* _Work required_: Present the following data again exactly as it is shown.

* _Raw data_:
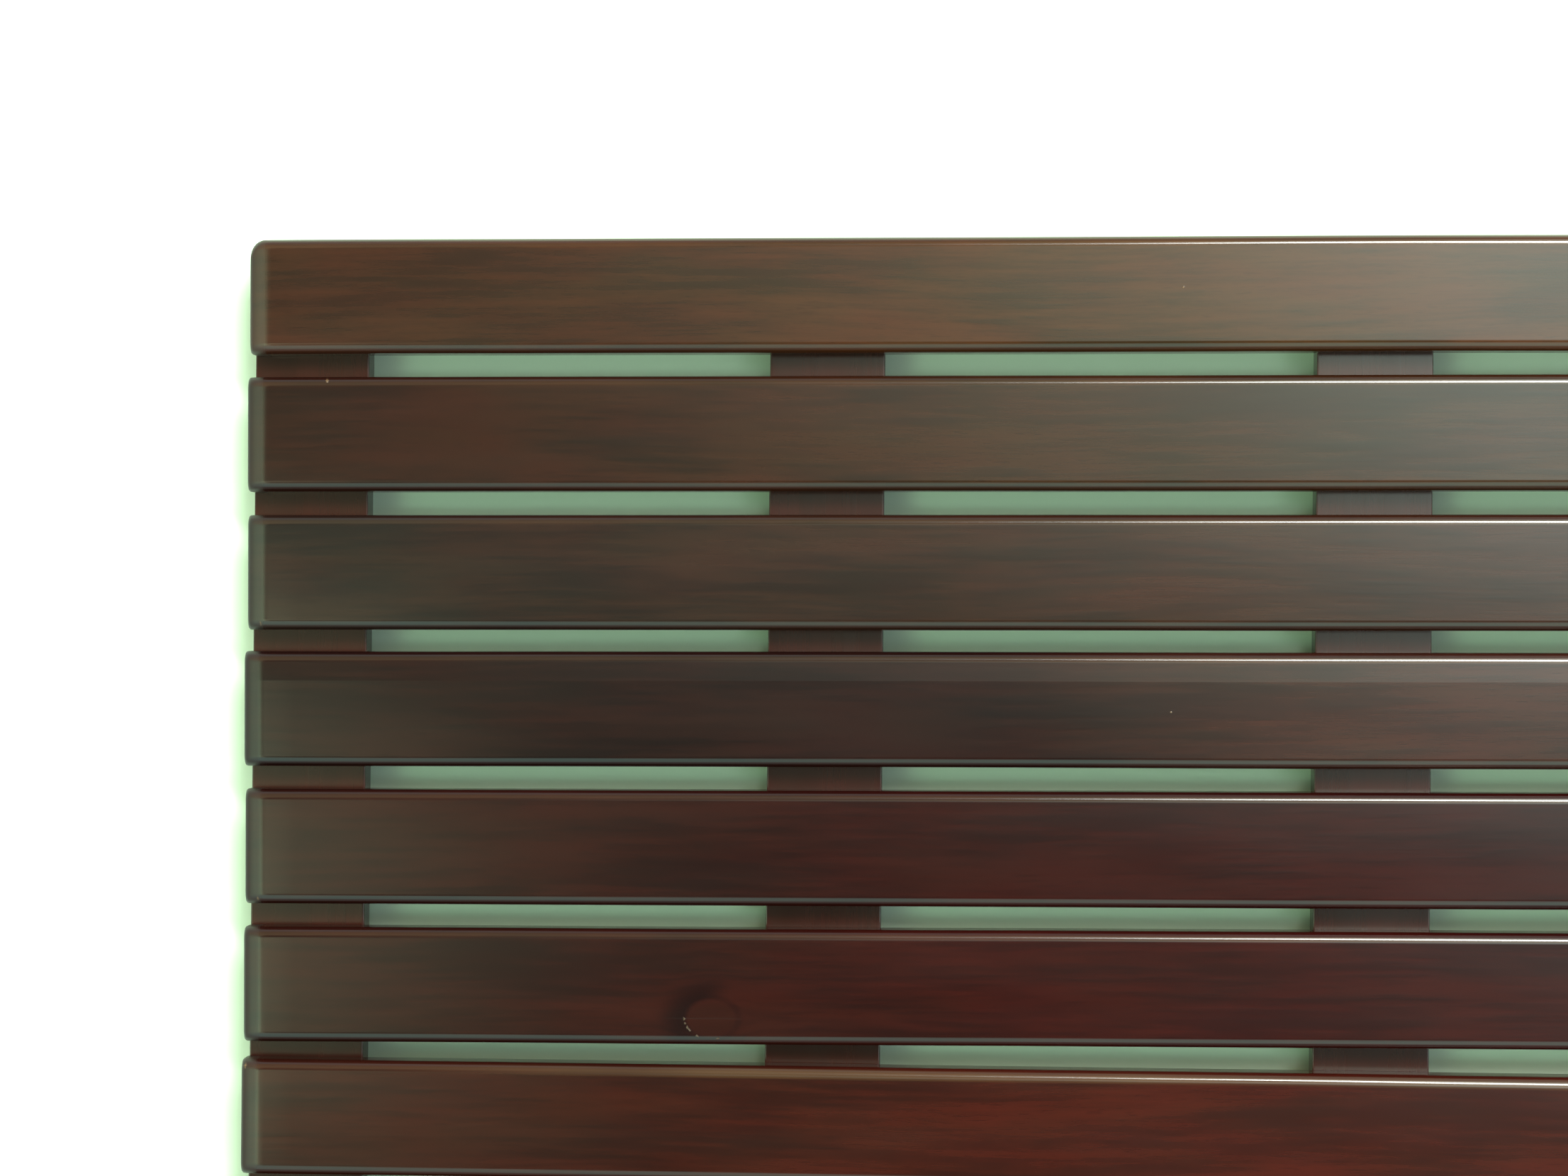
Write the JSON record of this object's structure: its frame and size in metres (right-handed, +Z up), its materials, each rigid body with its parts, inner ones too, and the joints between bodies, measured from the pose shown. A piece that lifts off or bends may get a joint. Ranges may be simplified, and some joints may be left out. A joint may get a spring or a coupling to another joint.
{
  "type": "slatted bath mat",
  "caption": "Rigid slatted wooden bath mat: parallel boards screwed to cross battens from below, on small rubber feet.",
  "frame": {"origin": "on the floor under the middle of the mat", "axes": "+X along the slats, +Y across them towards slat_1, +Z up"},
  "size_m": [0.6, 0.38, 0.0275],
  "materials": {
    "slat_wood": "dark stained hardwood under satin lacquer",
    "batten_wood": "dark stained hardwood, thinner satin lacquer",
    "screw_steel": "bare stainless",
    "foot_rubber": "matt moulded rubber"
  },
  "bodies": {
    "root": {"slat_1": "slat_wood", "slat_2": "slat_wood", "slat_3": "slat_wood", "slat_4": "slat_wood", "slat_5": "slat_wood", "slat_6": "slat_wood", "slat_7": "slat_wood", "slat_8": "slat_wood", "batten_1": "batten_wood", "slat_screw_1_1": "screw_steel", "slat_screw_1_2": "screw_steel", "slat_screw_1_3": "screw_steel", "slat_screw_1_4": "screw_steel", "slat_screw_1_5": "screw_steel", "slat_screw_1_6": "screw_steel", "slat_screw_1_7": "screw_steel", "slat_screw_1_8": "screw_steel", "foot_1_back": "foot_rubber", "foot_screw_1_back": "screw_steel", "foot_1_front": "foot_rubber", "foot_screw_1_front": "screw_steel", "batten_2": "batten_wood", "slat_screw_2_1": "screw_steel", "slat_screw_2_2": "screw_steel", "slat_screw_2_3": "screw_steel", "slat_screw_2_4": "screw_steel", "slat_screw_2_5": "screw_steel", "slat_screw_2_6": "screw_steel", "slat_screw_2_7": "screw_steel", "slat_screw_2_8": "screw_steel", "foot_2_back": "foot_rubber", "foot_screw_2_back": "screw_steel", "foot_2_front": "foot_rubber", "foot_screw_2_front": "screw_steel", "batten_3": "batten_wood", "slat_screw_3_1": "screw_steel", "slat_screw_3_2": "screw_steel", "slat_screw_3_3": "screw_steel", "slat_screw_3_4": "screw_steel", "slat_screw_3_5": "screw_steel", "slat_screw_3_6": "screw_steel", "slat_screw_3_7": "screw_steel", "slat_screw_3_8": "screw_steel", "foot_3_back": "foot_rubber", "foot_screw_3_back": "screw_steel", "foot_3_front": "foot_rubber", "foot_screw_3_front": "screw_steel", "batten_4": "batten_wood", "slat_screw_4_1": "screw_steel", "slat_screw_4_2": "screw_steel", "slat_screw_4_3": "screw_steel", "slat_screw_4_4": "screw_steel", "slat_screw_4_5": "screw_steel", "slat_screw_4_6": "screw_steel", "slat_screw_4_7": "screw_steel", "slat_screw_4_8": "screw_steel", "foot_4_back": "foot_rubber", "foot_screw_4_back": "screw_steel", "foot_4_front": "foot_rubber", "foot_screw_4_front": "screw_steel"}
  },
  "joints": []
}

* _Response to the task_:
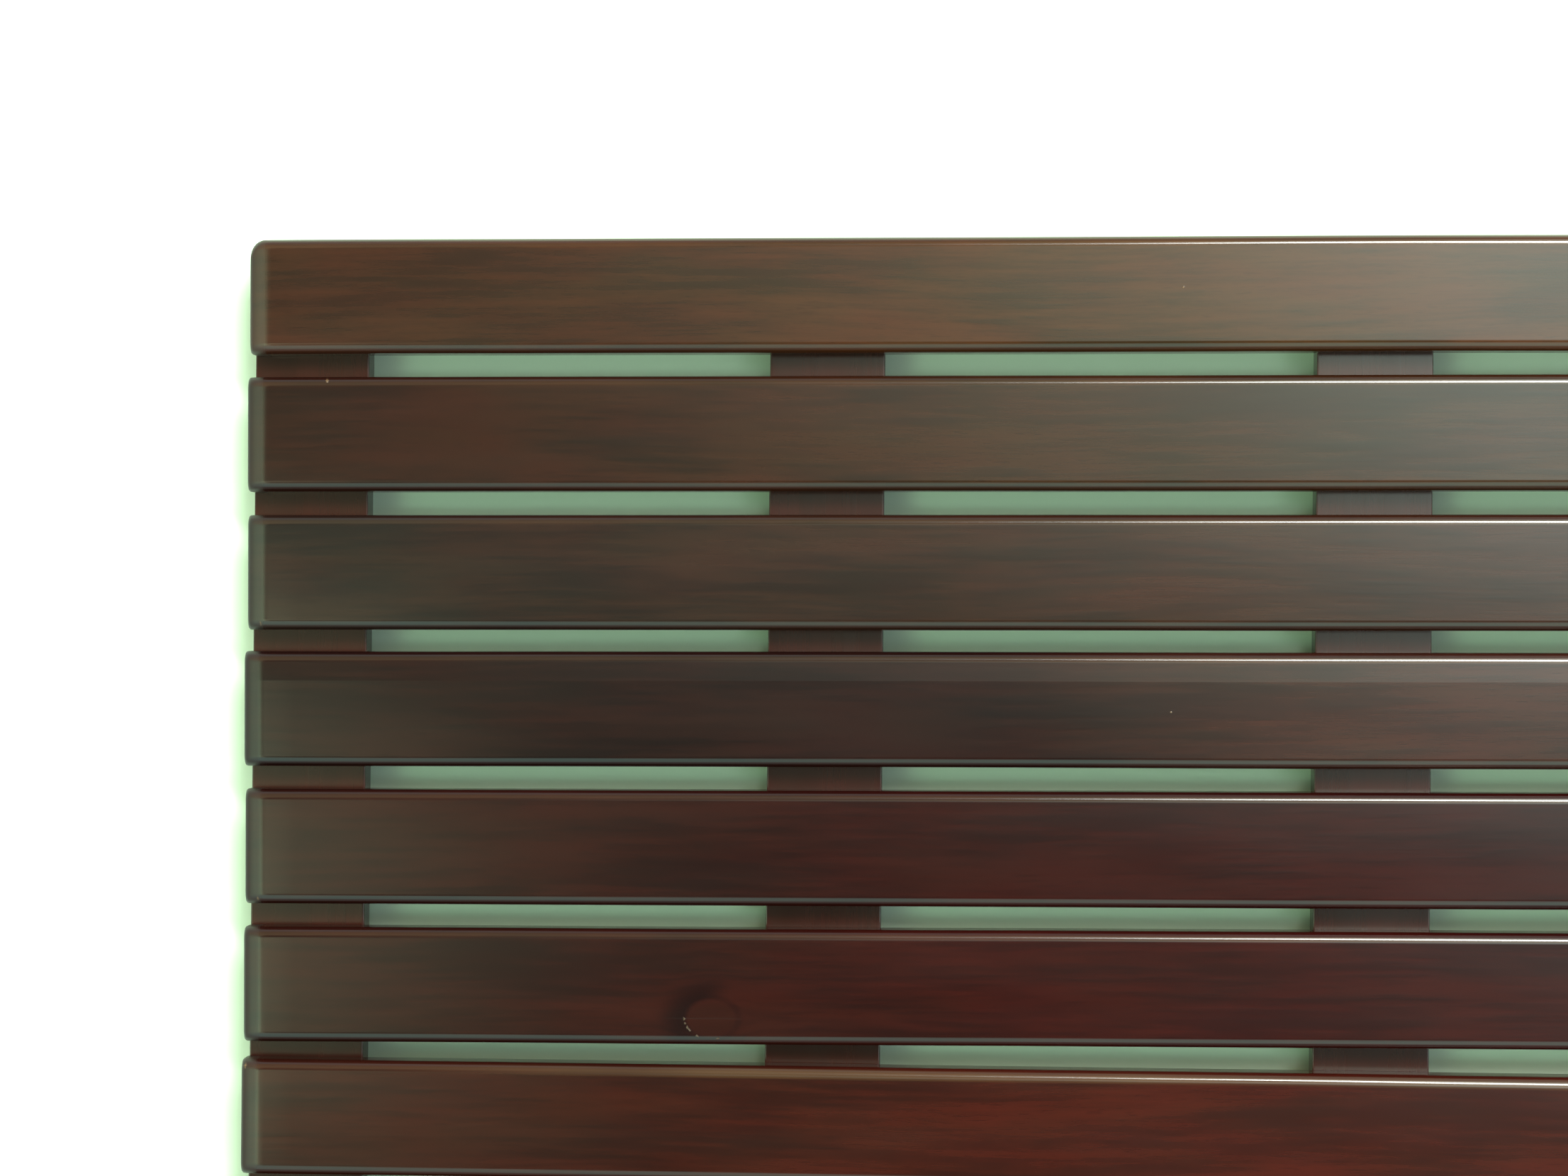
Write the JSON record of this object's structure: its frame and size in metres (right-handed, +Z up), its materials, each rigid body with its parts, inner ones too, and the joints between bodies, measured from the pose shown. A piece that lifts off or bends may get a joint. Ranges may be simplified, and some joints may be left out. A joint may get a spring or a coupling to another joint.
{
  "type": "slatted bath mat",
  "caption": "Rigid slatted wooden bath mat: parallel boards screwed to cross battens from below, on small rubber feet.",
  "frame": {"origin": "on the floor under the middle of the mat", "axes": "+X along the slats, +Y across them towards slat_1, +Z up"},
  "size_m": [0.6, 0.38, 0.0275],
  "materials": {
    "slat_wood": "dark stained hardwood under satin lacquer",
    "batten_wood": "dark stained hardwood, thinner satin lacquer",
    "screw_steel": "bare stainless",
    "foot_rubber": "matt moulded rubber"
  },
  "bodies": {
    "root": {"slat_1": "slat_wood", "slat_2": "slat_wood", "slat_3": "slat_wood", "slat_4": "slat_wood", "slat_5": "slat_wood", "slat_6": "slat_wood", "slat_7": "slat_wood", "slat_8": "slat_wood", "batten_1": "batten_wood", "slat_screw_1_1": "screw_steel", "slat_screw_1_2": "screw_steel", "slat_screw_1_3": "screw_steel", "slat_screw_1_4": "screw_steel", "slat_screw_1_5": "screw_steel", "slat_screw_1_6": "screw_steel", "slat_screw_1_7": "screw_steel", "slat_screw_1_8": "screw_steel", "foot_1_back": "foot_rubber", "foot_screw_1_back": "screw_steel", "foot_1_front": "foot_rubber", "foot_screw_1_front": "screw_steel", "batten_2": "batten_wood", "slat_screw_2_1": "screw_steel", "slat_screw_2_2": "screw_steel", "slat_screw_2_3": "screw_steel", "slat_screw_2_4": "screw_steel", "slat_screw_2_5": "screw_steel", "slat_screw_2_6": "screw_steel", "slat_screw_2_7": "screw_steel", "slat_screw_2_8": "screw_steel", "foot_2_back": "foot_rubber", "foot_screw_2_back": "screw_steel", "foot_2_front": "foot_rubber", "foot_screw_2_front": "screw_steel", "batten_3": "batten_wood", "slat_screw_3_1": "screw_steel", "slat_screw_3_2": "screw_steel", "slat_screw_3_3": "screw_steel", "slat_screw_3_4": "screw_steel", "slat_screw_3_5": "screw_steel", "slat_screw_3_6": "screw_steel", "slat_screw_3_7": "screw_steel", "slat_screw_3_8": "screw_steel", "foot_3_back": "foot_rubber", "foot_screw_3_back": "screw_steel", "foot_3_front": "foot_rubber", "foot_screw_3_front": "screw_steel", "batten_4": "batten_wood", "slat_screw_4_1": "screw_steel", "slat_screw_4_2": "screw_steel", "slat_screw_4_3": "screw_steel", "slat_screw_4_4": "screw_steel", "slat_screw_4_5": "screw_steel", "slat_screw_4_6": "screw_steel", "slat_screw_4_7": "screw_steel", "slat_screw_4_8": "screw_steel", "foot_4_back": "foot_rubber", "foot_screw_4_back": "screw_steel", "foot_4_front": "foot_rubber", "foot_screw_4_front": "screw_steel"}
  },
  "joints": []
}